▶ _Given instruction_
Quote the entries below from the line with "build_slab(concrete, building, collection)" through the line with "cad_parts[obj.name] = obj", both ends included, and only those lines.

▶ _Some records_
***

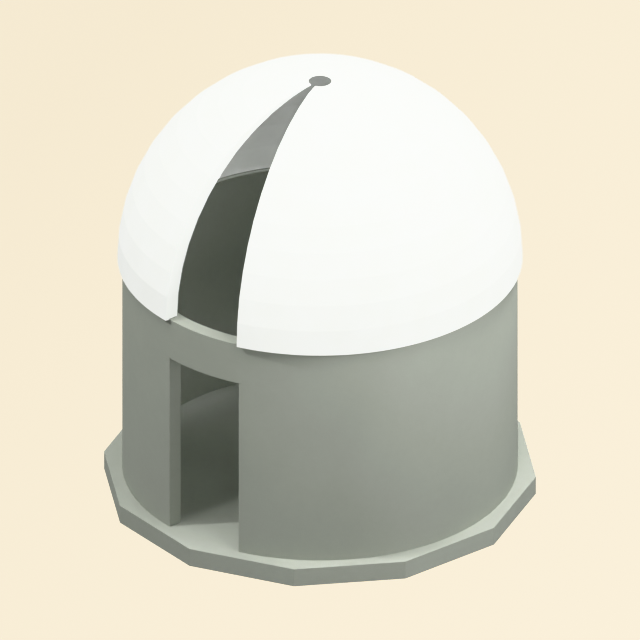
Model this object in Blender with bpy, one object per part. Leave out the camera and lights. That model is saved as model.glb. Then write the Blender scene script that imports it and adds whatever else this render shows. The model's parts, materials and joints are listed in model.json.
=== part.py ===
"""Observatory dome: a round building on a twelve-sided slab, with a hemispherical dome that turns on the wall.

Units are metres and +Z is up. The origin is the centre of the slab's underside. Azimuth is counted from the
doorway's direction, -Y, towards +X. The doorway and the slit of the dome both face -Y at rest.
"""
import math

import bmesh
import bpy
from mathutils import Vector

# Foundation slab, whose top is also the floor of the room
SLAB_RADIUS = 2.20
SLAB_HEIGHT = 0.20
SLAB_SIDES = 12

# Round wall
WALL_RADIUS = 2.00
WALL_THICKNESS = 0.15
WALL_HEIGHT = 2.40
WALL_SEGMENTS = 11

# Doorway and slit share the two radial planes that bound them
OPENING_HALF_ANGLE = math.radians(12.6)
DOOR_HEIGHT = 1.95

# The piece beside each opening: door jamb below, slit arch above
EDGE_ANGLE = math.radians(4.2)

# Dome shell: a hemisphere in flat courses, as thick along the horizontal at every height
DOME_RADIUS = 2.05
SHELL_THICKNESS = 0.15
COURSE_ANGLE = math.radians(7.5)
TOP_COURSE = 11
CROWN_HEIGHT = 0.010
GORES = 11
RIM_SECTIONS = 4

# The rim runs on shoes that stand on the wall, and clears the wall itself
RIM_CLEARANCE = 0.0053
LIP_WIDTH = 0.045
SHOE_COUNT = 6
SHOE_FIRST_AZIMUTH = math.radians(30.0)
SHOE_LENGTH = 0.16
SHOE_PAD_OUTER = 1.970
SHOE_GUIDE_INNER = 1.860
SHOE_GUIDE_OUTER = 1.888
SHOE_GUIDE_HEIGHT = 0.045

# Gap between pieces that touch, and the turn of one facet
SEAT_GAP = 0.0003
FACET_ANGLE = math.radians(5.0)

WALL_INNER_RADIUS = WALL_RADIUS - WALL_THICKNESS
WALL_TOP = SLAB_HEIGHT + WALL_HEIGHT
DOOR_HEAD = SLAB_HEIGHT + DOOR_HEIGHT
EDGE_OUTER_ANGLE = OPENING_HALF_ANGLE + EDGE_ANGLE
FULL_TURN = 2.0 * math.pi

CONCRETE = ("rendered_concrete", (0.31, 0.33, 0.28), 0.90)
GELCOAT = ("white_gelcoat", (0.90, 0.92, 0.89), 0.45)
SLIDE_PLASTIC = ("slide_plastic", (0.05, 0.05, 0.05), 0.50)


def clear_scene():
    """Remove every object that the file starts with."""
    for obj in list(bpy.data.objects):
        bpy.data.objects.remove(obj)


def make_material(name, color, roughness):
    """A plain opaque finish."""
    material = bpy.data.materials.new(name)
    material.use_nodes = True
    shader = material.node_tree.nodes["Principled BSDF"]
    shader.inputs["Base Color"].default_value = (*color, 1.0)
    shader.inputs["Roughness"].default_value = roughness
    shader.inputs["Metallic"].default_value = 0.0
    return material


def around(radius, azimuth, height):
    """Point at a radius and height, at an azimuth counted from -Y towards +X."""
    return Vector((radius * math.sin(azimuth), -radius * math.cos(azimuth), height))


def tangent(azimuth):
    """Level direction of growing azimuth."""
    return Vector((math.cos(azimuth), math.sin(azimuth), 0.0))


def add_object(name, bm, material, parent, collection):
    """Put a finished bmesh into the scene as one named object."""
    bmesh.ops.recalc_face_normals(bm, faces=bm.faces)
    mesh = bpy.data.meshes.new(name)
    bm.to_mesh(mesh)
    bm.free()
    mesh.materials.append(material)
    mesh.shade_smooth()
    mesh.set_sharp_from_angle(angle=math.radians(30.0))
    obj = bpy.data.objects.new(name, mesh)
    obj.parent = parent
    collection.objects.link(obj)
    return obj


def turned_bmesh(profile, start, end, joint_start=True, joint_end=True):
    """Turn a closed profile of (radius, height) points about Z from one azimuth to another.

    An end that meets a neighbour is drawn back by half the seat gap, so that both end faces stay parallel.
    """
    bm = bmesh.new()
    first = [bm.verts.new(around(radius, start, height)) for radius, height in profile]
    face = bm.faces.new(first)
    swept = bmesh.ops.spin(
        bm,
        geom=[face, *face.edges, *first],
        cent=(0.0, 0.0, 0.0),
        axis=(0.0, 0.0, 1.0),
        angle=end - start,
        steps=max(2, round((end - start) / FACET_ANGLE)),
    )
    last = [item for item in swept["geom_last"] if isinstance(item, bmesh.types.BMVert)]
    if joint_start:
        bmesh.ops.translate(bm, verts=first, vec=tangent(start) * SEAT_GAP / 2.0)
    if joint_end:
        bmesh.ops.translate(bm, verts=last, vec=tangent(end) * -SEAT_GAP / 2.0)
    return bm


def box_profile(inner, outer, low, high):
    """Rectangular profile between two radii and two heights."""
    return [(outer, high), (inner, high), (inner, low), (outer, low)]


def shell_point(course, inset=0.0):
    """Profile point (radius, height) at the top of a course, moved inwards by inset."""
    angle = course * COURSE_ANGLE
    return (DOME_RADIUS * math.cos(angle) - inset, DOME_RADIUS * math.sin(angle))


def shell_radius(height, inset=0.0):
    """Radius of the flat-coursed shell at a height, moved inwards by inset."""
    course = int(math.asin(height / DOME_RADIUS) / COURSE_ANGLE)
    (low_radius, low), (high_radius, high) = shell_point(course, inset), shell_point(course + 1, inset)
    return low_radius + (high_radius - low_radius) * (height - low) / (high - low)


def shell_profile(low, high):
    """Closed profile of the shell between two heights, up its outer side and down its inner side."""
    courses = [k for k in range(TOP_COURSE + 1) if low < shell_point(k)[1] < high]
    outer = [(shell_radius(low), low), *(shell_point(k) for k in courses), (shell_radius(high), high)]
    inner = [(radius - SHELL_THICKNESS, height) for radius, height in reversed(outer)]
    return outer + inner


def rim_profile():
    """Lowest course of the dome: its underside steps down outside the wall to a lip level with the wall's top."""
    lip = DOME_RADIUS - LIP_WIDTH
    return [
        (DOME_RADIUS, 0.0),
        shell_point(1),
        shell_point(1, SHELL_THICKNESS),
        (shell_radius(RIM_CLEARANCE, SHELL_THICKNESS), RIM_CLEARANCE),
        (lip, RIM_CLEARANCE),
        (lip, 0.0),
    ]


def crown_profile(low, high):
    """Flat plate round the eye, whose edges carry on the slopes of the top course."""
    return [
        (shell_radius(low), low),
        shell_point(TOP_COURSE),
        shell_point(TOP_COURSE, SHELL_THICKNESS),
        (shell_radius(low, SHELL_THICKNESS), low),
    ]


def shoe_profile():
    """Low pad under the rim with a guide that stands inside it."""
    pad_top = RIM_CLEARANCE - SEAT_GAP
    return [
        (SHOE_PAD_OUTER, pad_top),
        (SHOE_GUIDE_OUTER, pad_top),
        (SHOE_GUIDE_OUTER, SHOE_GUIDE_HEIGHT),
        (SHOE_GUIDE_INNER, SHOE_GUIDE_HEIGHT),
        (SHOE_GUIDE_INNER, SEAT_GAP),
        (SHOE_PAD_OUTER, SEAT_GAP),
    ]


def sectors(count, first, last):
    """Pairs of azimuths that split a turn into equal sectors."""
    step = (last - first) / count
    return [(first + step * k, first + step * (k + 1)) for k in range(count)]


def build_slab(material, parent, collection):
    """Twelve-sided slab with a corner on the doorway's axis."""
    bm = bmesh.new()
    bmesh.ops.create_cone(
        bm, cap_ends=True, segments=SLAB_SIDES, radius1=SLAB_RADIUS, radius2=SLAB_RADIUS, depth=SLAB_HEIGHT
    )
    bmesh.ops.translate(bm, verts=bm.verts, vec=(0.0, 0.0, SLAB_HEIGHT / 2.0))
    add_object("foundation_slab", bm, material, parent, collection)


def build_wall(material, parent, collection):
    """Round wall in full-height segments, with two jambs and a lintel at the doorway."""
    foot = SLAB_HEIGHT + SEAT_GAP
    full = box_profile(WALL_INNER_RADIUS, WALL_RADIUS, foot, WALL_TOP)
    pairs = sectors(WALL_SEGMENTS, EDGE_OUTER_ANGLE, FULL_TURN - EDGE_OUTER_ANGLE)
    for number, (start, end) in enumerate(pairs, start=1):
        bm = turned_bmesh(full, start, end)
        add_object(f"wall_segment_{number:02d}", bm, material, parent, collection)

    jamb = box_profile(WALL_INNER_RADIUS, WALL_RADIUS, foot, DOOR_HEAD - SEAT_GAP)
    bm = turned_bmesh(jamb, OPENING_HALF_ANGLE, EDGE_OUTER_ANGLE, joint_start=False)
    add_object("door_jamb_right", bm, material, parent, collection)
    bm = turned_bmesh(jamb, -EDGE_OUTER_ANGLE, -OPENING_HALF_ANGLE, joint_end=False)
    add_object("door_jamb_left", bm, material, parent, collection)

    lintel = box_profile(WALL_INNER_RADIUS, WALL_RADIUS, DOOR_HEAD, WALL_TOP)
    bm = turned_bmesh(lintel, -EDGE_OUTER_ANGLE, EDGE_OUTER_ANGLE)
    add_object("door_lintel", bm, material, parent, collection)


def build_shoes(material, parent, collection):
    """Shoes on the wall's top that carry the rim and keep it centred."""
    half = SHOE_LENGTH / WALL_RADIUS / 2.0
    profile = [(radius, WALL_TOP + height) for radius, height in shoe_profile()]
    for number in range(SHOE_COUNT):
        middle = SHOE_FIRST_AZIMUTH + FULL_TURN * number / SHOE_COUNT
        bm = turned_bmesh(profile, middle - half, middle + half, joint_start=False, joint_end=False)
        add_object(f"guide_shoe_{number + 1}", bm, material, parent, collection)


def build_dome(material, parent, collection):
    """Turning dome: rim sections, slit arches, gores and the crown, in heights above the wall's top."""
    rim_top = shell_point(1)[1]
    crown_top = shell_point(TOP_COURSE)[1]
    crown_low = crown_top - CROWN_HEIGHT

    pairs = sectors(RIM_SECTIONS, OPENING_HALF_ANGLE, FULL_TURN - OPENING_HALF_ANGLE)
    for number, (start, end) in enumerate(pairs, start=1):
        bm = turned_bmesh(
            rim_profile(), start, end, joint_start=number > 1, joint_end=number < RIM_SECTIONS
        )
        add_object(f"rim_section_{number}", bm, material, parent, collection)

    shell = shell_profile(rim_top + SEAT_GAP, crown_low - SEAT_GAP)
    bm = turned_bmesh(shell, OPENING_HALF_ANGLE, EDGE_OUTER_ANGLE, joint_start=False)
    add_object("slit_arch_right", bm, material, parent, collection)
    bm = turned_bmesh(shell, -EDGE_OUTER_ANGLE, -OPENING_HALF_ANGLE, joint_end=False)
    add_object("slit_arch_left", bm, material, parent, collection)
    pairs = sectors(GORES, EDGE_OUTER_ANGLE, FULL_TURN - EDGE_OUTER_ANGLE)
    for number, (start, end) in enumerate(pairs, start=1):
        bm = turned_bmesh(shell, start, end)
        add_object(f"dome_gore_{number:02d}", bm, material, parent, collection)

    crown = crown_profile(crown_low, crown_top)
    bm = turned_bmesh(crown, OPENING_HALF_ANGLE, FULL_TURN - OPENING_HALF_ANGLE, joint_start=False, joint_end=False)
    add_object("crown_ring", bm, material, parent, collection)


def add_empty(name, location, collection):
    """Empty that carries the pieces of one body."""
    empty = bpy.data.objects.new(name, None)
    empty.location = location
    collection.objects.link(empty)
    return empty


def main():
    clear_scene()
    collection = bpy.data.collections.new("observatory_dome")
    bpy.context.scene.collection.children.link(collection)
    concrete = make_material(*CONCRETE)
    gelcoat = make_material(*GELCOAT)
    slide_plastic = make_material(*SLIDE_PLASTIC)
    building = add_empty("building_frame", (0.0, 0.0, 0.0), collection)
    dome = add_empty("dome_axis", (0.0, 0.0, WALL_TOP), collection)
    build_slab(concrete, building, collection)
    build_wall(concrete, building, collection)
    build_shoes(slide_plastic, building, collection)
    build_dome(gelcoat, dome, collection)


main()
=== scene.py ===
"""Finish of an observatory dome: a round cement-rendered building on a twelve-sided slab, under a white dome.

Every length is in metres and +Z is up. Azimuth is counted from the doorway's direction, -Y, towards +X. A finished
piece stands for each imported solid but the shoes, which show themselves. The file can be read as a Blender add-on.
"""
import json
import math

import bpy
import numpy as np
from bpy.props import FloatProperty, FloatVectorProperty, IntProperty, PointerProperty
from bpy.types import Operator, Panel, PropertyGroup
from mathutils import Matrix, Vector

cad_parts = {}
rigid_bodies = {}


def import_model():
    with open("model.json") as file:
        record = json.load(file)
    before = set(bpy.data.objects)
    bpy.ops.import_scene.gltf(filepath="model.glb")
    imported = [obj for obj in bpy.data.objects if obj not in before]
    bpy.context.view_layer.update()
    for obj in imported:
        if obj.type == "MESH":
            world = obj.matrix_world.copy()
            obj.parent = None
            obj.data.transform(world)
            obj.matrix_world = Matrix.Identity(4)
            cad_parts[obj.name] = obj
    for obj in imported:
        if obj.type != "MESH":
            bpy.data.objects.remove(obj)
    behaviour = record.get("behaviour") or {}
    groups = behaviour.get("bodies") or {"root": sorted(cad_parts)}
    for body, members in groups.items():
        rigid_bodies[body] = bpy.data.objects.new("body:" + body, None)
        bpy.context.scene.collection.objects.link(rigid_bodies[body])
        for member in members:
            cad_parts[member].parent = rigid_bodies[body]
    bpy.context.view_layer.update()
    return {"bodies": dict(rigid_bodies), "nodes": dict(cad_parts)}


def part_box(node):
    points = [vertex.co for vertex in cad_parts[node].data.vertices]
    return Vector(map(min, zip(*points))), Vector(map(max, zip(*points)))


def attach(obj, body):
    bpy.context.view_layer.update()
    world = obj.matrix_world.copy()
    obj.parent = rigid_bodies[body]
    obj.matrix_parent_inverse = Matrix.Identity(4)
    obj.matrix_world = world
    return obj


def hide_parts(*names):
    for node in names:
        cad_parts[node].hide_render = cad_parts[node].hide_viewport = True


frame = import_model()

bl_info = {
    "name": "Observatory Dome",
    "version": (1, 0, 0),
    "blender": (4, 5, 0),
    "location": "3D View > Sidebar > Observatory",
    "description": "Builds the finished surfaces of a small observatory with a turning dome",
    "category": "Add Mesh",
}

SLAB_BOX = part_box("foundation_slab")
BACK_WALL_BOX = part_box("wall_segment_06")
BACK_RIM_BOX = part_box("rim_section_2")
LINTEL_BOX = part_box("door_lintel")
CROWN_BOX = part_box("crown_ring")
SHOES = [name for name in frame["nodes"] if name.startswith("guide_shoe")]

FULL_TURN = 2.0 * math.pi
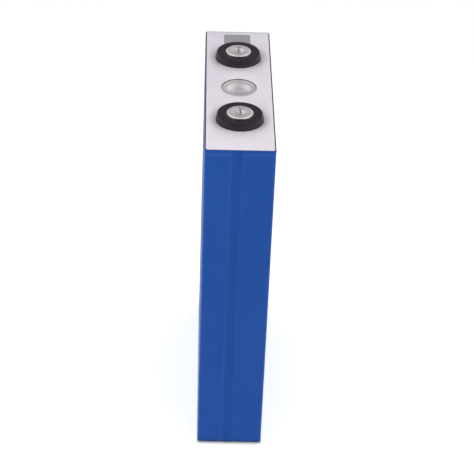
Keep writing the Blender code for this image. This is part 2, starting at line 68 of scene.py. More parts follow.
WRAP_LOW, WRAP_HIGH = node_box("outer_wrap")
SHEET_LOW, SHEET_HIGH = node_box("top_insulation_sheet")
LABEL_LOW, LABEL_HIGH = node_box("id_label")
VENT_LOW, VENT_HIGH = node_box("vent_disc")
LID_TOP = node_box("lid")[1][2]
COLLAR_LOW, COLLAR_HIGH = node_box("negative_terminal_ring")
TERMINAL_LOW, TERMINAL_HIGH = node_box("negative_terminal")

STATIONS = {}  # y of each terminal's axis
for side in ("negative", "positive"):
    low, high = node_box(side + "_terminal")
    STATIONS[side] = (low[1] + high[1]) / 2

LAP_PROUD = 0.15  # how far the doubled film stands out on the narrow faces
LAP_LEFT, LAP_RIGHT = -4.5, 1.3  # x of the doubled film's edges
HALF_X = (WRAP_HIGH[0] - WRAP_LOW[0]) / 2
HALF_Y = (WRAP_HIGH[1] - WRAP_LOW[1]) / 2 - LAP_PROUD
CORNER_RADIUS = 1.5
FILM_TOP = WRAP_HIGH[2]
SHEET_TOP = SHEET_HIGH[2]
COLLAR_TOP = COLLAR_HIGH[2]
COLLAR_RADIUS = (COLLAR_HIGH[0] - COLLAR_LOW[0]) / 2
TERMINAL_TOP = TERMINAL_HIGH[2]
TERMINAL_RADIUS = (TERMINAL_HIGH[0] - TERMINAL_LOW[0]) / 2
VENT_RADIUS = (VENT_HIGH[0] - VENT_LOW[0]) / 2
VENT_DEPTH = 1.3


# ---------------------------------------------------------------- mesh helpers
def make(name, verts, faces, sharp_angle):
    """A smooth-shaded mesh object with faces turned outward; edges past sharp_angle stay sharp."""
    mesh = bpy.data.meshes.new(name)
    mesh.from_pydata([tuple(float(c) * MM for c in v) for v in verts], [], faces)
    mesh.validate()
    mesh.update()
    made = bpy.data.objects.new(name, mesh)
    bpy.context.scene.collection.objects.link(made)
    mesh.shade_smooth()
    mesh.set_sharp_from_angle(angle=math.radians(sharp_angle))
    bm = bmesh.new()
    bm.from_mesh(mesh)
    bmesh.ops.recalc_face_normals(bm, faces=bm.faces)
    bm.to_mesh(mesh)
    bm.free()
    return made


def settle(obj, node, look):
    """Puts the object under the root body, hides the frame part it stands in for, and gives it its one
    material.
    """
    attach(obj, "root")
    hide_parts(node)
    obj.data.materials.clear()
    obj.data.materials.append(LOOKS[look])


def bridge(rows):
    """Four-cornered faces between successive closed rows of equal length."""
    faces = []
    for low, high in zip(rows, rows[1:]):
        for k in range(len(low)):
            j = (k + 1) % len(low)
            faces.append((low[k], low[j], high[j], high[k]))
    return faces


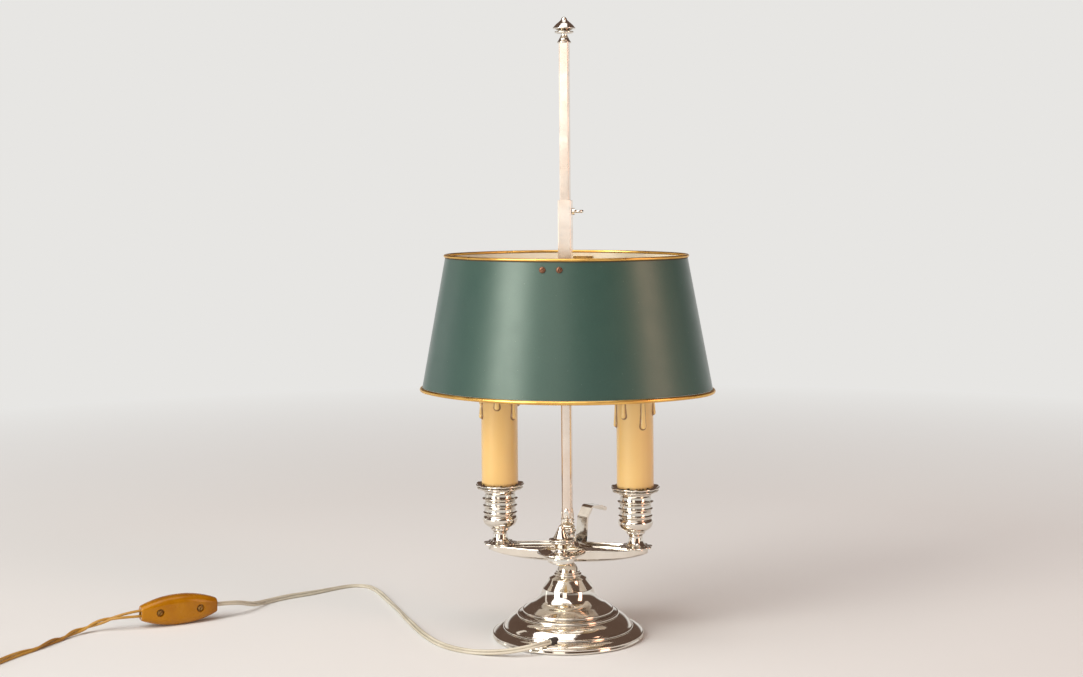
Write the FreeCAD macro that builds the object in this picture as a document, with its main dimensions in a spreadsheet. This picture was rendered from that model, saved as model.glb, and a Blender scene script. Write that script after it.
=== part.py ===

***

▶ _The answer_
    build_slab(concrete, building, collection)
    build_wall(concrete, building, collection)
    build_shoes(slide_plastic, building, collection)
    build_dome(gelcoat, dome, collection)


main()
=== scene.py ===
"""Finish of an observatory dome: a round cement-rendered building on a twelve-sided slab, under a white dome.

Every length is in metres and +Z is up. Azimuth is counted from the doorway's direction, -Y, towards +X. A finished
piece stands for each imported solid but the shoes, which show themselves. The file can be read as a Blender add-on.
"""
import json
import math

import bpy
import numpy as np
from bpy.props import FloatProperty, FloatVectorProperty, IntProperty, PointerProperty
from bpy.types import Operator, Panel, PropertyGroup
from mathutils import Matrix, Vector

cad_parts = {}
rigid_bodies = {}


def import_model():
    with open("model.json") as file:
        record = json.load(file)
    before = set(bpy.data.objects)
    bpy.ops.import_scene.gltf(filepath="model.glb")
    imported = [obj for obj in bpy.data.objects if obj not in before]
    bpy.context.view_layer.update()
    for obj in imported:
        if obj.type == "MESH":
            world = obj.matrix_world.copy()
            obj.parent = None
            obj.data.transform(world)
            obj.matrix_world = Matrix.Identity(4)
            cad_parts[obj.name] = obj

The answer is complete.